The 1951 Refugee Convention (as broadened by the 1967 Protocol) provides that the term “refugee” shall apply to any person who:
"owing to well-founded fear of being persecuted for reasons of race, religion, nationality, membership of a particular social group or political opinion, is outside the country of his nationality and is unable or, owing to such fear, is unwilling to avail himself of the protection of that country; or who, not having a nationality and being outside the country of his former habitual residence as a result of such events, is unable or, owing to such fear, is unwilling to return to it."
The publication Protecting Refugees & the Role of UNHCR answers to some of the most frequently asked questions about refugees and, and UNHCR’s activities to promote their protection and assistance.

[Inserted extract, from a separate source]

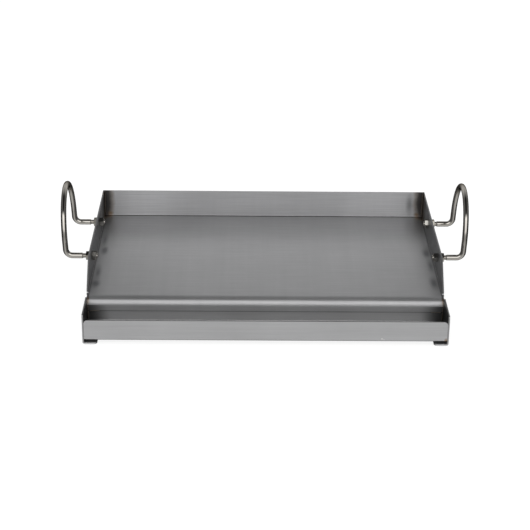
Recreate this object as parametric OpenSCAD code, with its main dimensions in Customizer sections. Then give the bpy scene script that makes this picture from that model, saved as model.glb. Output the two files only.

UNHCR also assists many people who do not fall under the strict legal definition of a refugee. "Persons of Concern to UNHCR" is a general term used to describe all people whose protection and assistance needs are of interest to UNHCR. Some of the other Persons of Concern to UNHCR include:
Asylum-Seeker: an individual who is seeking international protection. In countries with individualized refugee status determination procedures, an asylum-seeker is someone whose claim has not yet been finally decided on by the country in which he or she has submitted it. Not every asylum-seeker will ultimately be recognized as a refugee, but every refugee is initially an asylum-seeker.
Stateless People: people who, under national laws, do not have the legal bond of nationality with any State. Article 1 of the 1954 Convention relating to the Status of Stateless Persons indicates that a person not considered a national (or citizen) automatically under the laws of any State, is stateless.
Internally Displaced People (IDPs): those people who are forced or obliged to flee from their homes, in particular as a result of or in order to avoid the effects of armed conflicts, situations of generalized violence, violations of human rights or natural or human-made disasters, and who have not crossed an internationally recognized State border.
Returnees: refugees who have returned to their country or community of origin, often assisted to return and supported by UNHCR after they arrive.
In its work with all of these groups, UNHCR pays particular attention to the needs of particular groups and those who may be most vulnerable such as children and young people, women, men, older people, and people with disabilities.